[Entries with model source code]
========================
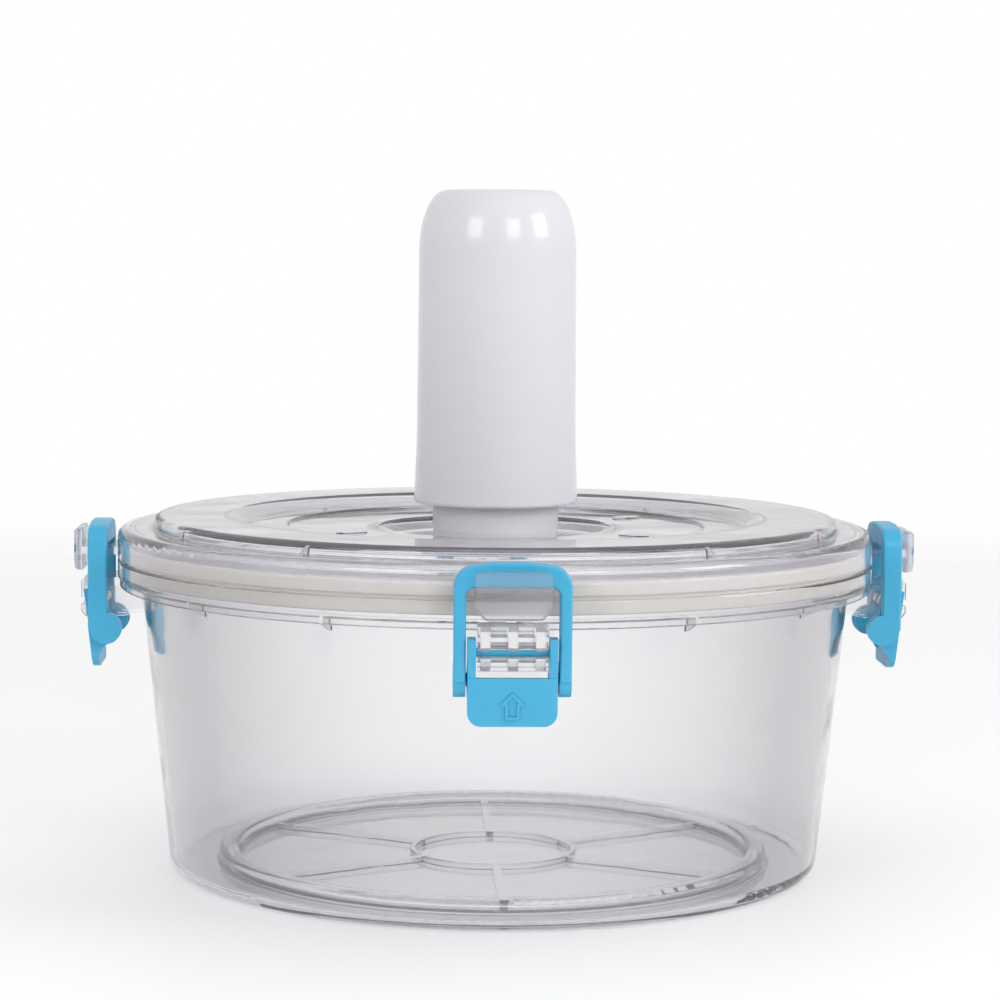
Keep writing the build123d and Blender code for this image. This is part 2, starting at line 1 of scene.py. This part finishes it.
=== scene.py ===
import bpy
from math import pi, radians
from mathutils import Euler, Matrix, Vector

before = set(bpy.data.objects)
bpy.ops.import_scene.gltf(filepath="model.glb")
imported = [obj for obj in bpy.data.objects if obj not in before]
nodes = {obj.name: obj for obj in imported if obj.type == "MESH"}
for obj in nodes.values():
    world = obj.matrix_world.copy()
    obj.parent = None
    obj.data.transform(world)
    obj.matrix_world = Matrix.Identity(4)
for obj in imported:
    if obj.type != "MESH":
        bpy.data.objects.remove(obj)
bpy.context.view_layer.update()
SIDES = ("front", "right", "back", "left")


# ---------------------------------------------------------------- camera
# A long lens just above the lid's height, a little to the left of the front latch.
CAMERA_DISTANCE = 0.9616
CAMERA_HEIGHT = 0.2033
CAMERA_AZIMUTH = radians(-2.3)
CAMERA_YAW = radians(-0.086)
CAMERA_PITCH = radians(4.88)
CAMERA_ROLL = radians(0.476)
SENSOR = 36.0
LENS = 104.2


def make_camera():
    """The scene's camera, at the photograph's viewing angle."""
    data = bpy.data.cameras.new("camera")
    data.sensor_width = SENSOR
    data.lens = LENS
    data.clip_start = 0.01
    data.clip_end = 50.0
    camera = bpy.data.objects.new("camera", data)
    bpy.context.scene.collection.objects.link(camera)
    round_object = Matrix.Rotation(CAMERA_AZIMUTH, 4, "Z")
    place = Matrix.Translation((0, -CAMERA_DISTANCE, CAMERA_HEIGHT))
    turn = Matrix.Rotation(CAMERA_YAW, 4, "Z") @ Matrix.Rotation(pi / 2 - CAMERA_PITCH, 4, "X")
    camera.matrix_world = round_object @ place @ turn @ Matrix.Rotation(CAMERA_ROLL, 4, "Z")
    bpy.context.scene.camera = camera


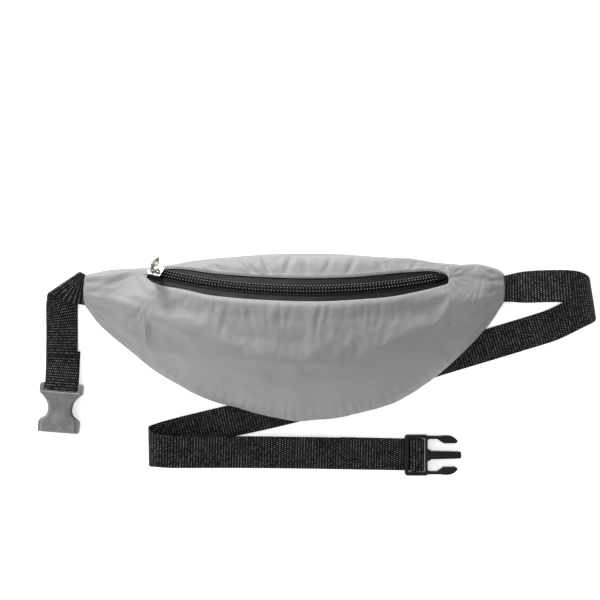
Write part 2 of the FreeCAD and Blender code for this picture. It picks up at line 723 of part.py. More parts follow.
bar_x, bar_y, bar_z = FEMALE_BAR
short_stations = [
    (-size("half_length") - 0.1, 37.2, 6.6, 90, 0, 23.0),
    (-167.0, 38.2, 7.2, 80, 0, 24.6),
    (-171.6, 39.2, 7.2, 60, 0, WIDE),
] + fold_stations() + [
    (-182.6, 32.0, 1.0, 21, 0, WIDE),
    (-183.1, 21.4, LAY, 12, 0, WIDE),
    (-182.9, 6.0, LAY, 0, 0, WIDE),
    (-182.8, -3.0, 1.6, 0, 0, WIDE),
    (-182.6, -10.0, 2.8, -2, 0, WIDE),
    (-182.4, -22.0, 4.2, -4, 0, WIDE),
    (bar_x - 0.2, bar_y + 6.0, bar_z + 1.6, FEMALE_TURN, 0, WIDE),
    (bar_x - 0.1, bar_y + 2.6, bar_z + 2.45, FEMALE_TURN, 0, WIDE),
] + [
    (bar_x, bar_y - WRAP * math.sin(math.radians(a)), bar_z + WRAP * math.cos(math.radians(a)),
     FEMALE_TURN, 0, WIDE) for a in (0, 30, 60, 90, 120, 150, 180)
] + [
    (bar_x, bar_y + 4.0, 1.6, FEMALE_TURN, 0, WIDE),
    (bar_x + 0.3, bar_y + 9.0, LAY, FEMALE_TURN, 0, WIDE),
    (bar_x + 1.2, bar_y + 28.0, LAY, FEMALE_TURN, 0, WIDE),
]
band("strap_short", short_stations, THICK)

# Long strap: a loop right of the bag, then under it in the groove, then a soft fold at the left.
UNDER_ACROSS = GROOVE_TURN + 90
long_stations = [
    (size("half_length") + 0.15, 38.0, 7.4, 90, 0, 20.5),
    (170.0, 38.8, 8.6, 90, 0, 21.8),
    (177.0, 39.2, 11.4, 91, 0, 24.5),
    (186.0, 39.7, 15.4, 92, 0, WIDE),
    (196.0, 40.0, 18.6, 93, 0, WIDE),
    (206.0, 40.1, 20.7, 94, 0, WIDE),
    (214.0, 39.6, 21.0, 95, 0, WIDE),
    (221.0, 38.0, 19.6, 96.5, 0, WIDE),
    (227.0, 35.2, 16.8, 98, 0, WIDE),
    (231.0, 32.2, 13.4, 98.5, 0, WIDE),
    (232.6, 29.4, 9.8, 99, 0, WIDE),
    (231.8, 26.6, 6.6, 99.5, 0, WIDE),
    (228.6, 23.4, 4.0, 100.5, 0, WIDE),
    (223.0, 19.8, 2.3, 102, 0, WIDE),
    (215.0, 15.4, 1.3, 104, 0, WIDE),
    (205.5, 11.0, 1.0, 105.5, 0, WIDE),
    (UNDER_RIGHT.x, UNDER_RIGHT.y, UNDER_RIGHT.z, UNDER_ACROSS, 0, WIDE),
    (UNDER_LEFT.x, UNDER_LEFT.y, UNDER_LEFT.z, UNDER_ACROSS, 0, WIDE),
    (-74.0, -71.4, 1.1, 105, 0, WIDE),
    (-90.0, -75.4, 2.2, 104, 0, WIDE),
    (-100.5, -78.0, 4.4, 102, 0, WIDE),
    (-107.8, -80.2, 7.4, 98, 0, WIDE),
    (-112.0, -82.4, 11.0, 94, 0, WIDE),
    (-112.8, -84.2, 13.6, 91, 0, WIDE),
    (-111.4, -86.0, 15.8, 90, 0, WIDE),
    (-107.4, -87.2, 17.0, 89.5, 0, WIDE),
    (-100.5, -88.0, 17.0, 89, 0, WIDE),
]
RUN_START = (-93.5, -88.4, 16.2, 88.8, 0, WIDE)
band("strap_long", long_stations + [RUN_START], THICK)

# Its run to the male half slopes gently down and comes in under the rear bar, on its own tail.
SLIDE_ACROSS = 88.8
HEM_X = 36.0
TAIL_LIFT = LAY + THICK + 0.35
male_x, male_y, male_z = MALE_BAR


def run_y(x):
    """The run's middle line in plan, straight from the left fold to the male half."""
    share = (x - RUN_START[0]) / (male_x - RUN_START[0])
    return RUN_START[1] + share * (male_y - RUN_START[1])


RUN_END_X = male_x - size("male_rear") - 1.0
SPLIT = 0.3                 # gap between two lengths of the same strap
run_stations = [(RUN_START[0] + SPLIT, *RUN_START[1:])] + [
    (x, run_y(x), z, SLIDE_ACROSS, 0, WIDE)
    for x, z in ((-70.0, 12.2), (-44.0, 8.4), (-14.0, 5.6), (20.0, 4.2), (HEM_X + 8.0, 3.4),
                 (RUN_END_X, TAIL_LIFT))
]
band("strap_run", run_stations, THICK)

# The tail: up through the rear slot, over the centre bar, down and back under the run.
CREST = 0.8 + 0.45 + THICK / 2
tail_stations = [
    (RUN_END_X + SPLIT, run_y(RUN_END_X), TAIL_LIFT, SLIDE_ACROSS, 0, WIDE),
    (male_x - 4.6, run_y(male_x - 4.6), TAIL_LIFT, 90, 0, WIDE),
    (male_x - 2.7, male_y, male_z - 0.4, 90, 0, WIDE),
    (male_x - 1.9, male_y, male_z + 1.3, 90, 0, WIDE),
    (male_x, male_y, male_z + CREST, 90, 0, WIDE),
    (male_x + 1.9, male_y, male_z + 1.3, 90, 0, WIDE),
    (male_x + 2.5, male_y, male_z - 0.4, 90, 0, WIDE),
    (male_x + 1.6, male_y, male_z - 1.6, 90, 0, WIDE),
    (male_x - 0.6, male_y, LAY + 0.15, 90, 0, WIDE),
    (male_x - 5.0, run_y(male_x - 5.0), LAY, SLIDE_ACROSS, 0, WIDE),
    (HEM_X, run_y(HEM_X), LAY, SLIDE_ACROSS, 0, WIDE),
]
band("strap_tail", tail_stations, THICK)


# ---------------------------------------------------------------- sewing
def stitch_row(label, centre, turn, count, pitch, length, width=0.7, lift=0.35):
    """A row of thread stitches lying on webbing, side by side across it."""
    stitches = []
    for i in range(count):
        stitch = Part.makeBox(length, width, lift, Vector(-length / 2, (i - (count - 1) / 2) * pitch
                                                          - width / 2, 0))
        stitches.append(stitch)
    row = doc.addObject("Part::Feature", label)
    row.Shape = Part.Compound(stitches)
    row.Placement = Placement(centre, Rotation(Vector(0, 0, 1), turn))
    return keep(row, label)


# The short strap climbs from TACK_START to TACK_END, and its bartack lies on that slope.
STITCHES, STITCH_PITCH = 15, 1.4
TACK_START, TACK_END = Vector(-182.6, -10.0, 2.8), Vector(-182.4, -22.0, 4.2)
tack_y = -14.0
share = (tack_y - TACK_START.y) / (TACK_END.y - TACK_START.y)
tack_z = TACK_START.z + share * (TACK_END.z - TACK_START.z) + THICK / 2 + 0.25
stitch_row("bartack_short_strap", Vector(-182.5, tack_y, tack_z), 87.0, STITCHES, STITCH_PITCH, 2.6)
stitch_row("bartack_tail_hem", Vector(HEM_X + 5.0, run_y(HEM_X + 5.0), LAY + THICK / 2 + 0.05),
           SLIDE_ACROSS - 90.0, STITCHES, STITCH_PITCH, 1.8, lift=0.3)

# ---------------------------------------------------------------- checks and files
doc.recompute()
for obj in doc.Objects:
    if "Invalid" in obj.State or "Error" in obj.State:
        raise RuntimeError(f"{obj.Name} failed: {obj.State}")
for obj in EXPORTED:
    if obj.Shape.isNull() or not obj.Shape.isValid() or obj.Shape.Volume < 0.5:
        raise RuntimeError(f"{obj.Label} has no sound shape")

os.makedirs("parts", exist_ok=True)
for obj in EXPORTED:
    obj.Shape.exportStep(os.path.join("parts", obj.Label + ".step"))
    print(f"{obj.Label:24s} {obj.Shape.Volume:10.1f} mm3, solids {len(obj.Shape.Solids)}")
print("zip circle: centre", tuple(round(c, 3) for c in CENTRE), "axis", tuple(round(c, 5) for c in AXIS),
      "radius", round(RADIUS, 3))
pull_place = SLIDER.multVec(PULL_AT)
pull_axis = SLIDER.Rotation.multVec(Vector(math.sin(PULL_TWIST), math.cos(PULL_TWIST), 0))
print("pull hinge at", tuple(round(c, 3) for c in pull_place), "axis", tuple(round(c, 5) for c in pull_axis))
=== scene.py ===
import math

import bmesh
import bpy
import numpy as np
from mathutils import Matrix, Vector


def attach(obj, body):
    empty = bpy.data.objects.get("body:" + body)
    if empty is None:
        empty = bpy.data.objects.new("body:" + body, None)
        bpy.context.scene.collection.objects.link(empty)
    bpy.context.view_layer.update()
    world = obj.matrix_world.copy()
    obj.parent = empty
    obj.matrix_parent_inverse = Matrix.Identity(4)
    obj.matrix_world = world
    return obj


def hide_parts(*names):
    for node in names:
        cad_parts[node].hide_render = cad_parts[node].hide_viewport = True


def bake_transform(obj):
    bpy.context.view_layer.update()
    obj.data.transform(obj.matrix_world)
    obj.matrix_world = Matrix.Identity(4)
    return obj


# Waist bag lying on its back, seen from straight above. Lengths are in millimetres until a mesh is
# made; meshes, the frame, the camera and the lights are in metres.
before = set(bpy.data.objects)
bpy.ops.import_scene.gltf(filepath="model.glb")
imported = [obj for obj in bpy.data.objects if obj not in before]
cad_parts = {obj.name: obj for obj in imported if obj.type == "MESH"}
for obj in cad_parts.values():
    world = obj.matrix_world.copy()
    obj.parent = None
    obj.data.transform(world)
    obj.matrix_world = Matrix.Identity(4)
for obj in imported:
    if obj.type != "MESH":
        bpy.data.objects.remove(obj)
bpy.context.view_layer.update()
MM = 0.001
FABRIC_THICK = 0.45
rng = np.random.default_rng(11)
scene = bpy.context.scene

# ---------------------------------------------------------------- camera
CAMERA_PLACE = (0.00447, 0.02929, 0.900)
LENS, SENSOR = 68.5, 36.0
camera_data = bpy.data.cameras.new("camera")
camera_data.lens = LENS
camera_data.sensor_width = SENSOR
camera = bpy.data.objects.new("camera", camera_data)
camera.location = CAMERA_PLACE
scene.collection.objects.link(camera)
scene.camera = camera


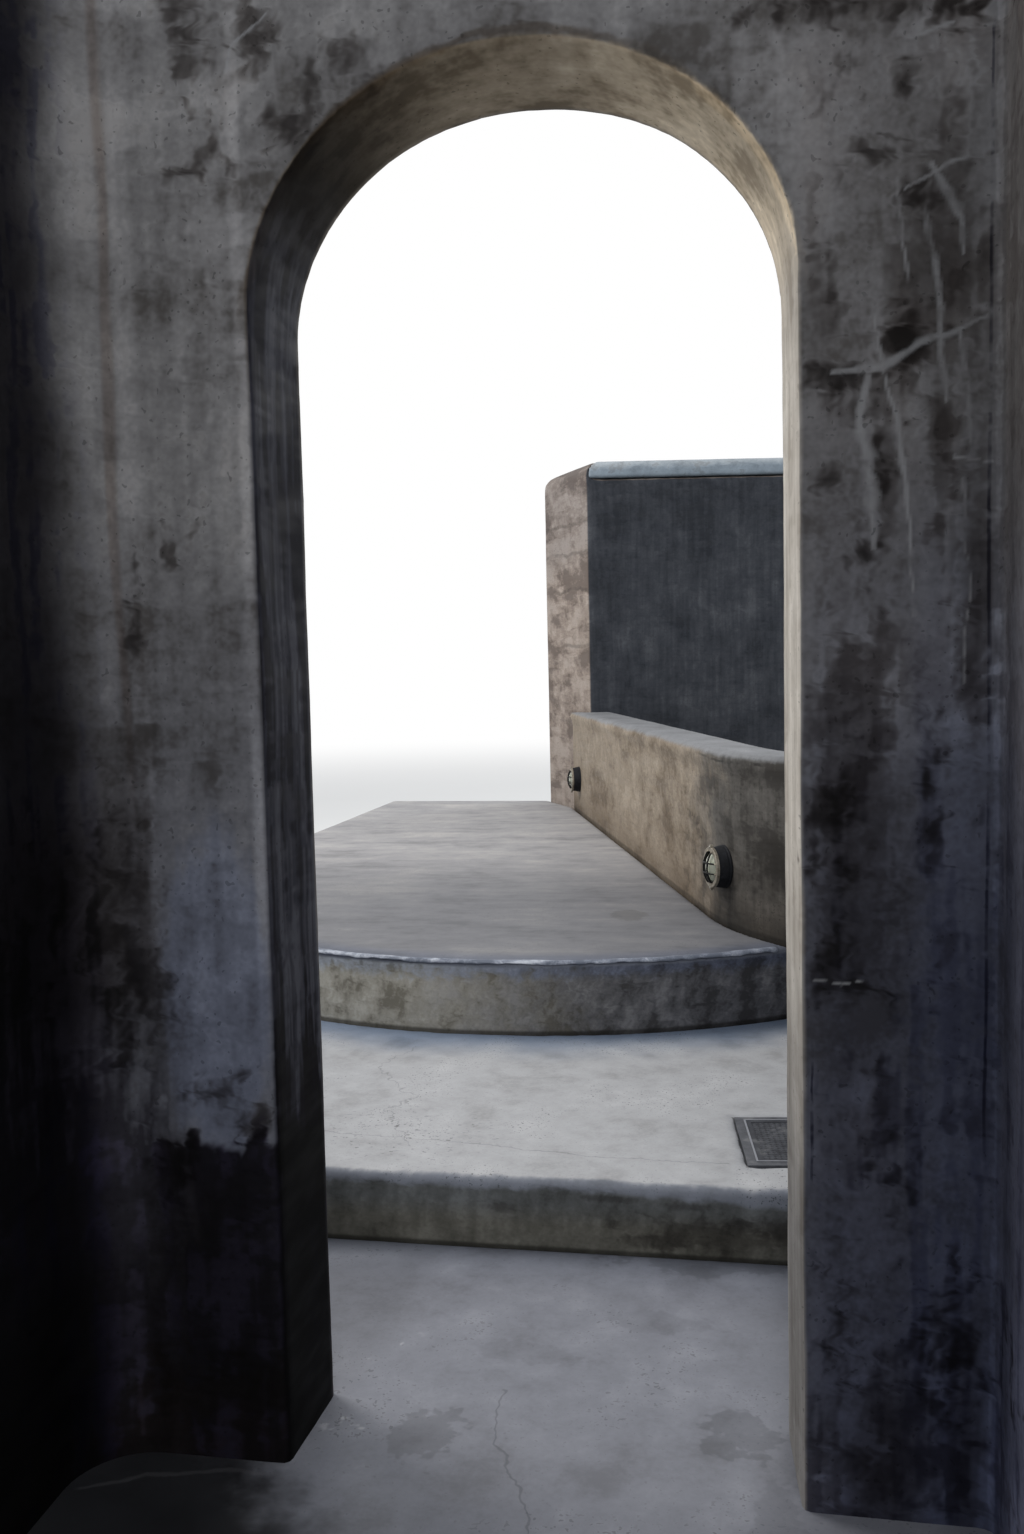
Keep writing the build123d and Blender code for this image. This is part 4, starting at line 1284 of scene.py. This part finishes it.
========================
* OBJECTIVE: Search the data above for lines holding "None" and copy each of them.

* RESULT:
    obj.parent = None
    if empty is None:
        empty = bpy.data.objects.new("body:" + body, None)
    obj.parent = None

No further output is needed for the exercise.